Du Jianhua, Global Vice President of Lenovo, said that he signed up as soon as the platform was opened for registration. But so far he has received no response to his online post of offering free ride from where he lives to work. So, at the event, he gave a detailed description of the route he takes every day to work.

“It’s fine if you don’t live exactly in the same compound as mine. But if you live anywhere on this route, I can make a stop to pick you up,” he said. This kind offer drew a big applause and laughter from the employees who packed the lobby where the event was held.    
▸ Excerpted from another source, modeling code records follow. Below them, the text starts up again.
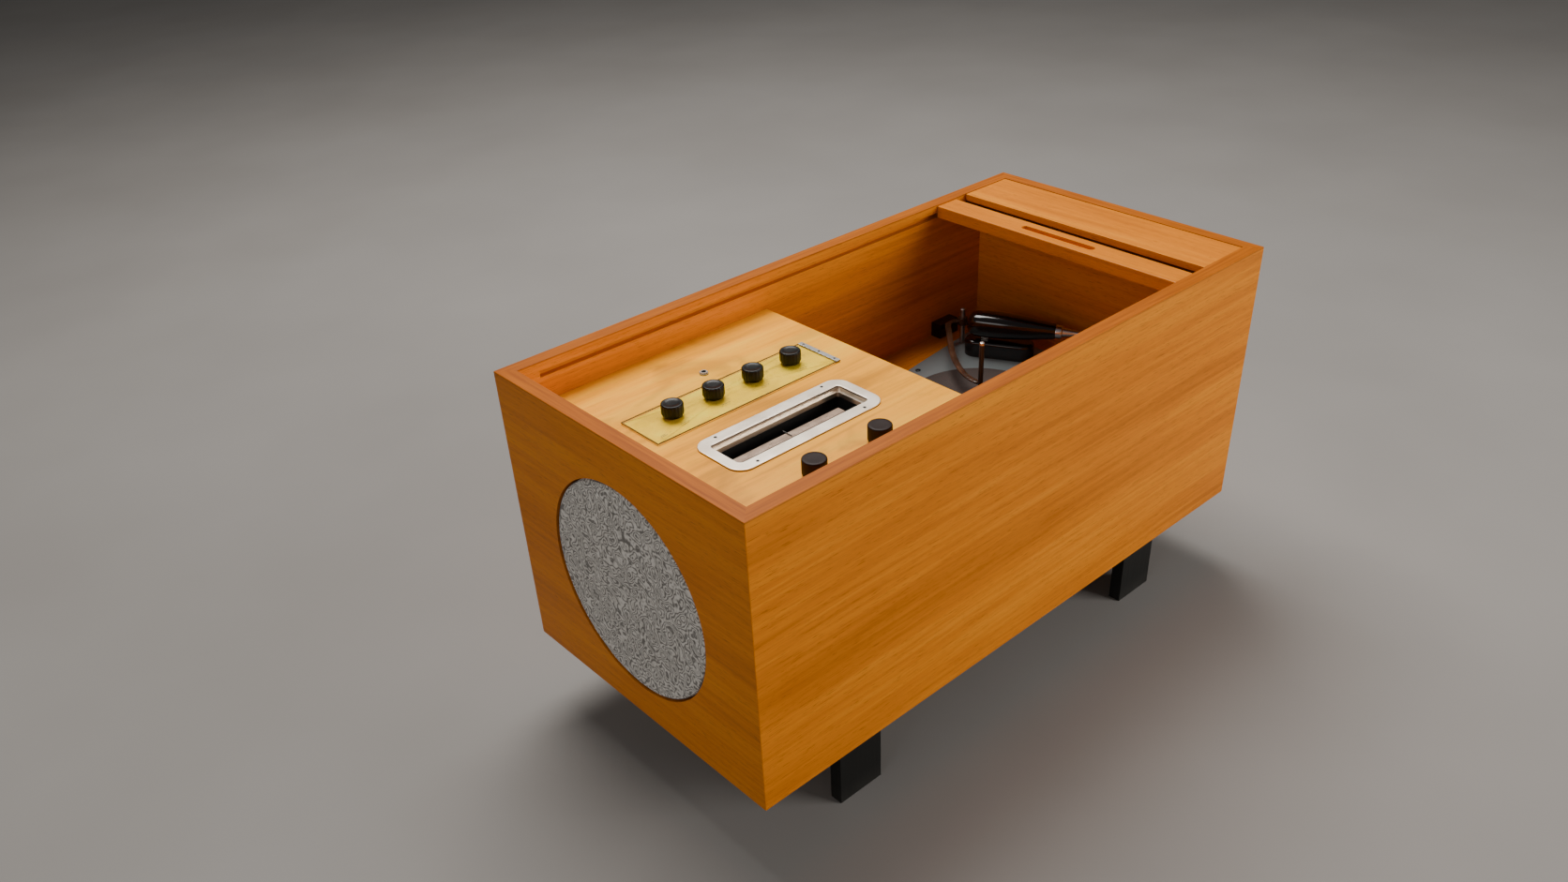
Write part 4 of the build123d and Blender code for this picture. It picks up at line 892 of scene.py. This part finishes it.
def print_bars(name, bars):
    """Thin printed bars: each is (centre x, centre y, z, length, width, heading)."""
    parts = []
    for x, y, z, length, width, heading in bars:
        place = local_place(Vector((x, y, z)), heading)
        parts.append(block(place, (-length / 2, length / 2), (-width / 2, width / 2), (0.0, MARK_THICK)))
    new_piece(name, *joined(parts), ink, "cabinet", "black_plastic", smooth=False)


def plate_marks():
    """Fine tick marks round each control, and short plain rules where labels would be."""
    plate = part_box("tone_plate")
    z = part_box("tone_plate_cover")[1][2]
    bars = []
    for control in ("bass", "treble", "band", "balance"):
        centre = joint_place(control + "_turn")
        for k in range(11):
            angle = radians(-60 + 30 * k)
            length = 2.4 * MM if k in (0, 5, 10) else 1.5 * MM
            x = centre[0] + TICK_CIRCLE * cos(angle)
            y = centre[1] + TICK_CIRCLE * sin(angle)
            bars.append((x, y, z, length, 0.32 * MM, angle))
        for shift, length in ((-4.5, 3.4), (0.2, 4.2), (5.0, 2.6)):
            bars.append((centre[0] + shift * MM, centre[1] - 22.5 * MM, z, length * MM, 0.7 * MM, 0.0))
        bars.append((centre[0] + 25.0 * MM, centre[1] + 3.0 * MM, z, 4.0 * MM, 0.5 * MM, 0.0))
    corner_x = plate[0][0] + 14.0 * MM
    for row in range(2):
        row_y = plate[0][1] + (7.0 + 2.4 * row) * MM
        bars.append((corner_x, row_y, z, (9.0 - 2 * row) * MM, 0.6 * MM, 0.0))
    print_bars("plate_marks", bars)


plate_marks()


def scale_marks():
    """Two rows of tuning marks on the cream strip, and short rules between them."""
    low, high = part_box("dial_scale")
    z = high[2]
    bars = []
    for k in range(FINE_MARKS + 1):
        x = low[0] + 6 * MM + (high[0] - low[0] - 12 * MM) * k / FINE_MARKS
        longer = 3.2 if k % 8 == 0 else 1.7
        bars.append((x, high[1] - 2.6 * MM, z, longer * MM, 0.3 * MM, pi / 2))
    for k in range(1, WIDE_MARKS):
        x = low[0] + 8 * MM + (high[0] - low[0] - 18 * MM) * (k / WIDE_MARKS) ** 1.15
        bars.append((x, low[1] + 2.8 * MM, z, 1.6 * MM, 0.45 * MM, pi / 2))
    for share in (0.14, 0.33, 0.5, 0.68, 0.85):
        x = low[0] + share * (high[0] - low[0])
        bars.append((x, (low[1] + high[1]) / 2, z, 4.5 * MM, 0.8 * MM, 0.0))
    print_bars("scale_marks", bars)


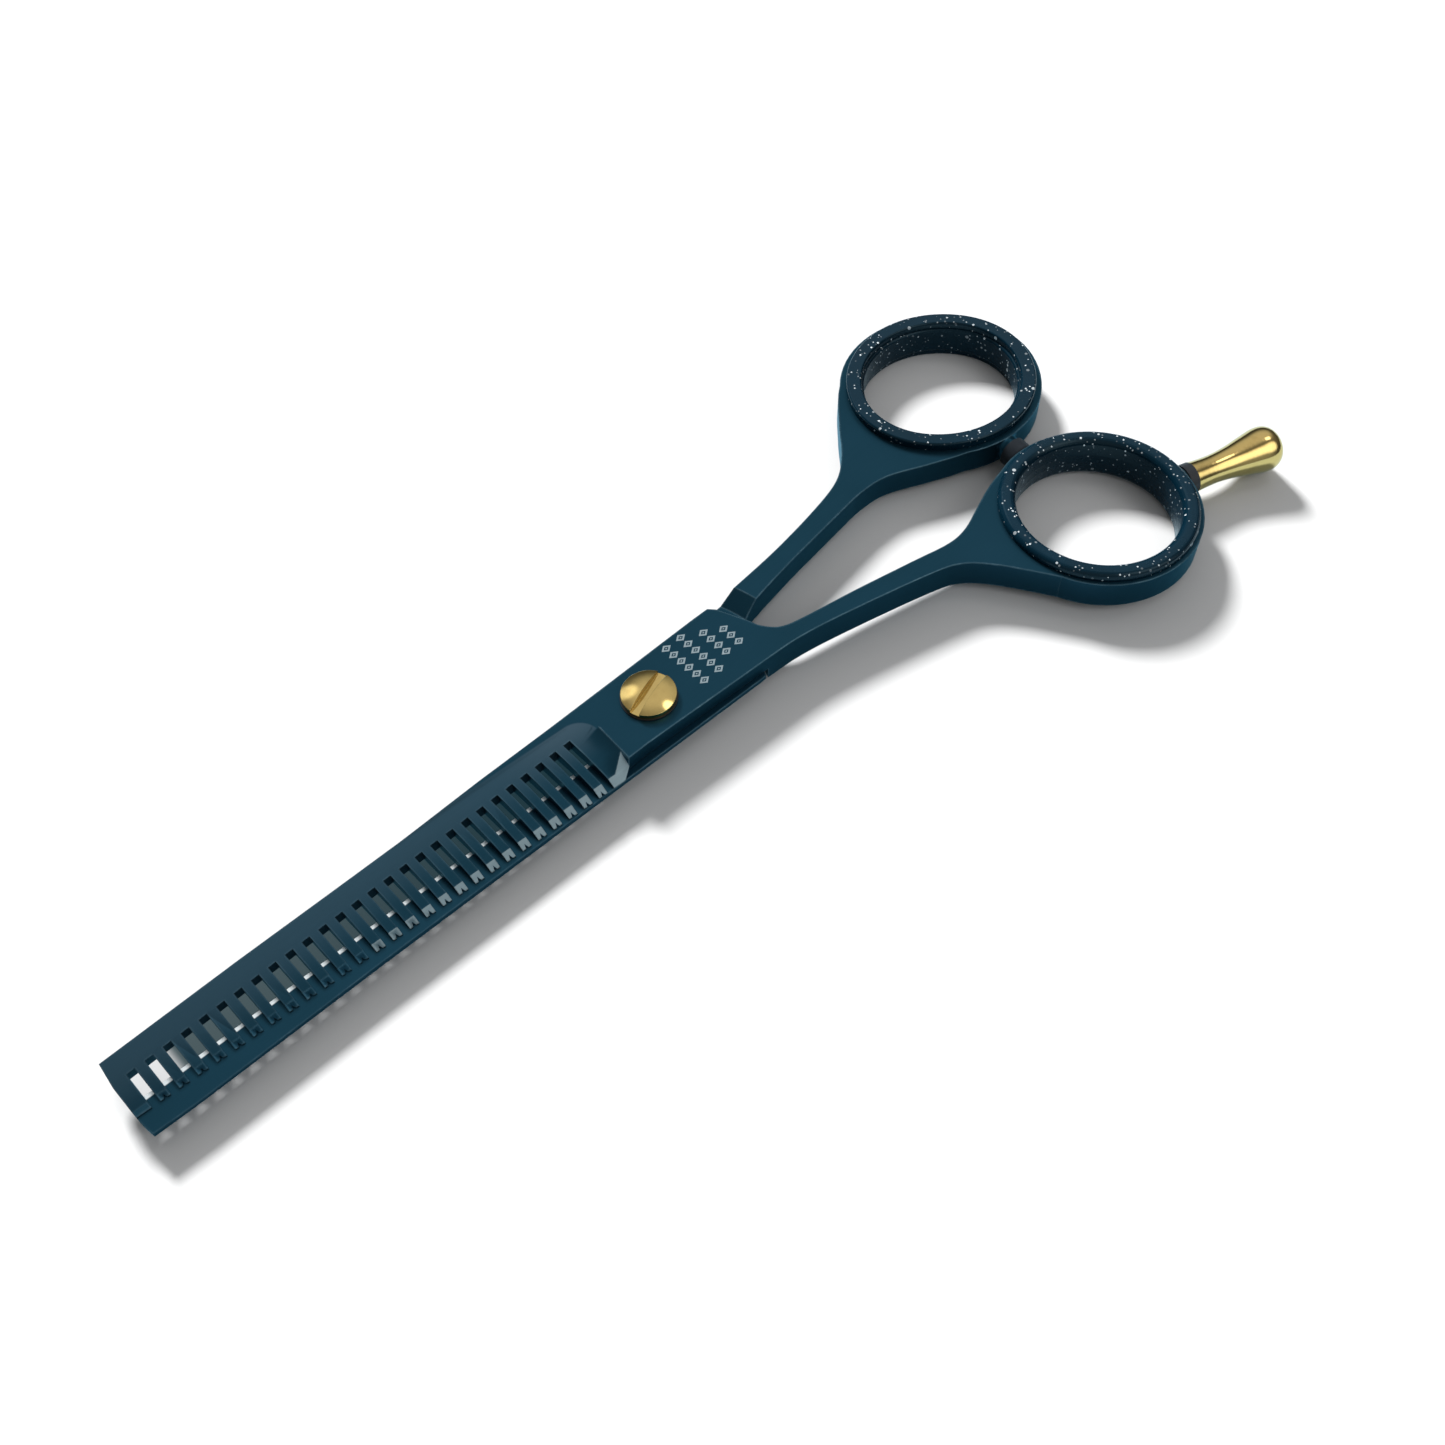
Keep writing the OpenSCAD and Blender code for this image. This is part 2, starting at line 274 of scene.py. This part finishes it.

" Now we carpool every work day. We are in the same department and thus our work schedules are more or less the same. That makes carpooling easy. We chat a lot on the way to work and back home!  "

Jian Boyu

an engineer at the environmental measuring department of Lenovo

Till May 28, 1,411 Lenovo employees registered at the platform; 982 commuting routes and 401 carpooling requests were posted; 138 colleagues successfully found their carpooling partners.

These carpooling trips contributed a reduction of almost 17 tons of carbon emission, which equals to the amount of CO2 that 146 mature trees can normally absorb in three months’ time.  

Zhao Liman, founder of “Smarter than Car”, a bike culture promotion group, talked about why biking is also a green and smart choice for commuters. Her exhibition of photos on “the kingdom of bicycles” resonated with the audience who still remember the good old times for bikers in China before the 1990s, when cars were not yet dominant and air quality was much better.

As part of the company’s efforts to promote green commuting, Lenovo has started to provide free shuttle buses and free bikes for employees to transit between the office buildings and nearby metro stations.

At the event, Lenovo, together with the World Bank, announced that the next step of its green commuting initiative would be focused on community-based practices. A good number of Lenovo employees live in the superblocks on the outskirts of the city and face great challenges in their daily commuting. But this also means they have great potential to develop community-based solutions.

To delve deeper into the subject, the World Bank will help conduct a survey on community-based green commuting and also look into other possible green commuting strategies.  

Results, experience, and lessons from the Lenovo pilot are being summarized and will be disseminated to other companies through this TDM project and an urban transport solutions platform, dubbed as TransFORM, which is being jointly developed by the World Bank and Government of China.